È un argomento gettonato, caduto nel dimenticatoio per anni e giustamente tornato alla ribalta negli ultimi. Indiscutibile segno di civiltà e lungimiranza, la raccolta differenziata purtroppo non è ancora un dovere, ma dovrebbe esserlo, all’interno delle amministrazioni comunali. Il motivo per cui mi trovo in questa estate poco estiva a parlare di “civiltà differenziate”, di chi “la fa in casa” o chi non ha un comune capace di una rete porta a porta, di chi “eh ma è scomoda, vuoi mettere il bussolo unico ?” è un’occasione singolare. Sta di fatto che da oggi credo fermamente che sia il porta a porta, che la possibilità di portare avanti la raccolta differenziata con criterio, sia condizione necessaria per un comune civile.
Ma per arrivare a questa conclusione avreste dovuto trovarvi lì con me.. su uno scooter 125 scalcinato ed ai limiti della decenza, un sacco-Godzilla di rancida indifferenziata tra le gambe, ormai fermentato in un torrido pomeriggio sardo.
Dove vado a trovare la più grande lezione di amministrazione comunale in materia di raccolta differenziata? A Livorno? No della differenziata livornese ha già parlato Martina Caluri in un articolo di Maggio su questo blog. Bensì, in vacanza.
Mentre l’asfalto cuoceva le ruote del mio ignobile mezzo di trasporto, i miei occhi cercavano disperatamente, strada per strada, la sigla “REA” o “GEOFOR”, divenute ormai sinonimo dell’italianismo “TE BUTTA TUTTO LÌ, CHE CI PENSIAMO NOI !”..
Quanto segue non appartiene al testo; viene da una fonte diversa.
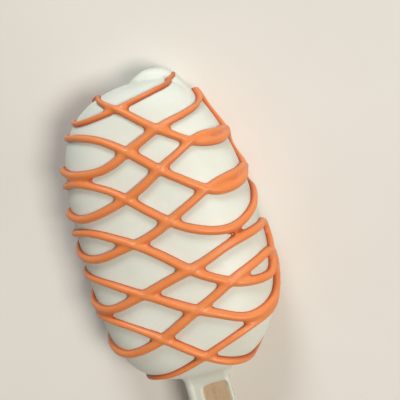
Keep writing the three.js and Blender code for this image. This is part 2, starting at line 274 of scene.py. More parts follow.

Noncurante di trovarmi in un paese altamente civilizzato, da buon “italiano”, sinonimo di “fare la cosa più veloce e con il minor impegno” avevo ingozzato un unico sacco nero di tutta la spazzatura, e spesso mi ero chiesto quando sarebbe passato il camion della nettezza urbana. Ma io mi trovavo a Villasimius e la città-paese, fiore all’occhiello della Sardegna meridionale, ha una peculiarità unica: non esistono cassonetti.
È per questo che, varcando la soglia dell’“Isola Ecologica”, con il mio drammatico carico di contrabbando, sinonimo di una vergogna che ormai potevo nascondere abilmente solo dietro un casco, la mia autostima scendeva a livelli infinitesimi, e da Homo Sapiens mi sono sentito un Homo Zollones. Ed in quel momento ore ed ore di discussioni con chiunque e serate di teorie tecnologiche asimoviane con strumenti fantascientifici adibiti alla raccolta dei rifiuti, si sono sciolte come neve al sole
La soluzione sarda? Semplice: telecamere ad ogni lato di qualsiasi spiazzo, multe salatissime per i trasgressori, una rete efficientissima di raccolta differenziata porta a porta 7 giorni su 7 (con bussolotti nominali) ed un’isola ecologica posta in posizione strategica.
Mentre me ne tornavo verso casa non ho potuto biasimare le offese dell’addetto alla nettezza urbana, che ha concluso il suo tripudio di giusto imprecare con un “e falla meglio la prossima volta! Cazzo!”
Saluto a testa bassa, ho capito la lezione e sono qui a raccontarla.
Di fronte a me c’era il futuro e nello specchietto i comuni incapaci di portarlo avanti.
Civiltà e (in)Civiltà differenziate.